La contribution d'Elena Casado a, entre autres, le mérite de nous faire connaître Donna Haraway, auteur peu connue en France dont la pensée créative et pertinente mériterait bien plus d'attention. En accord avec Haraway, Casado montre comment l'analyse des tropes du discours féministe oblige à prendre en compte leur pouvoir à l'heure d'informer - de donner forme - à la réalité. La métaphore en tant qu'inscripteur, est capable de faire et de refaire le monde. Les métaphores dans la théorie féministe, citées dans l'article: le cyborg, la métisse et les nomades, sont autant d'exemples des effets performatifs des mots, de la fonction rhétorique et politique de la métaphore, sans renoncer à la mimesis, reconnaissant ainsi son importance dans le champ scientifique et dans les autres domaines de la construction sociale.

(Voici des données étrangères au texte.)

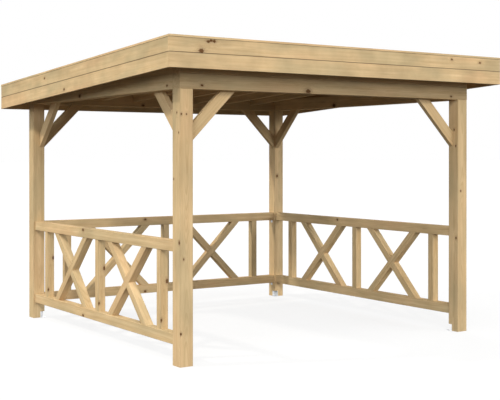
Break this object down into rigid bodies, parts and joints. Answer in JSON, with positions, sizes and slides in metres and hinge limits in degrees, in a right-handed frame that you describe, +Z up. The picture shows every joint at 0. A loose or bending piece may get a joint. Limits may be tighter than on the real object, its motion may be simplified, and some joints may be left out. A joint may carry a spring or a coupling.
{
  "type": "garden gazebo",
  "caption": "Open square garden gazebo of pressure-treated spruce with a nearly flat roof, deep fascia, knee braces and cross-braced balustrades.",
  "frame": {"origin": "on the ground at the middle of the plan", "axes": "+Z up; the open front faces -Y; the roof falls towards +Y; +X is to the right when facing the back"},
  "size_m": [3.419, 3.419, 2.4782],
  "materials": {
    "post_timber": "matt",
    "cross_beam_timber": "matt",
    "side_beam_timber": "matt",
    "brace_timber": "matt",
    "balustrade_timber": "matt",
    "fascia_timber": "matt",
    "deck_timber": "matt",
    "galvanised_steel": "satin",
    "roof_sheet": "matt"
  },
  "bodies": {
    "root": {"post_front_left": "post_timber", "post_front_right": "post_timber", "post_back_left": "post_timber", "post_back_right": "post_timber", "post_anchors": "galvanised_steel", "beam_front": "cross_beam_timber", "beam_back": "cross_beam_timber", "bearer_front": "cross_beam_timber", "beam_left": "side_beam_timber", "beam_right": "side_beam_timber", "side_taper_left": "side_beam_timber", "side_taper_right": "side_beam_timber", "rafters": "side_beam_timber", "edge_rafters": "side_beam_timber", "braces_front": "brace_timber", "braces_right": "brace_timber", "braces_back": "brace_timber", "braces_left": "brace_timber", "top_rail_left": "balustrade_timber", "bottom_rail_left": "balustrade_timber", "uprights_left": "balustrade_timber", "cross_bars_rising_left": "balustrade_timber", "cross_bars_falling_left": "balustrade_timber", "top_rail_back": "balustrade_timber", "bottom_rail_back": "balustrade_timber", "uprights_back": "balustrade_timber", "cross_bars_rising_back": "balustrade_timber", "cross_bars_falling_back": "balustrade_timber", "top_rail_right": "balustrade_timber", "bottom_rail_right": "balustrade_timber", "uprights_right": "balustrade_timber", "cross_bars_rising_right": "balustrade_timber", "cross_bars_falling_right": "balustrade_timber", "rail_brackets": "galvanised_steel", "roof_deck": "deck_timber", "roof_covering": "roof_sheet", "fascia_left_upper": "fascia_timber", "fascia_left_lower": "fascia_timber", "cap_left": "fascia_timber", "fascia_right_upper": "fascia_timber", "fascia_right_lower": "fascia_timber", "cap_right": "fascia_timber", "fascia_front_upper": "fascia_timber", "fascia_front_lower": "fascia_timber", "cap_front": "fascia_timber", "fascia_back_upper": "fascia_timber", "fascia_back_lower": "fascia_timber", "cap_back": "fascia_timber"}
  },
  "joints": []
}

La question de l'identité nationale est abordée par José Antonio Santiago, cette fois dans sa relation avec le sacré. Le discours nationaliste est imprégné d'éléments religieux qui témoignent de la persistance du religieux dans la sphère publique au sein des sociétés modernes et de son importance pour la formation et le maintien des identités collectives. Son analyse de la relation entre identité et sacré part d'une lecture des travaux de Durkheim et de Weber pour arriver à comprendre la tendance à la sacralisation des nations comme résultat du caractère arbitraire et imaginaire de ces dernières et comme explication et légitimation de la mort et de la souffrance générées en leur nom.
Le parasite, la métaphore, la frontière ou la multiplicité contre le binairisme sont quelques unes des déclinaisons de l'astuce du social et du sociologue proposées dans ces articles, destinés à susciter d'autres rencontres, à imaginer d'autres ruses.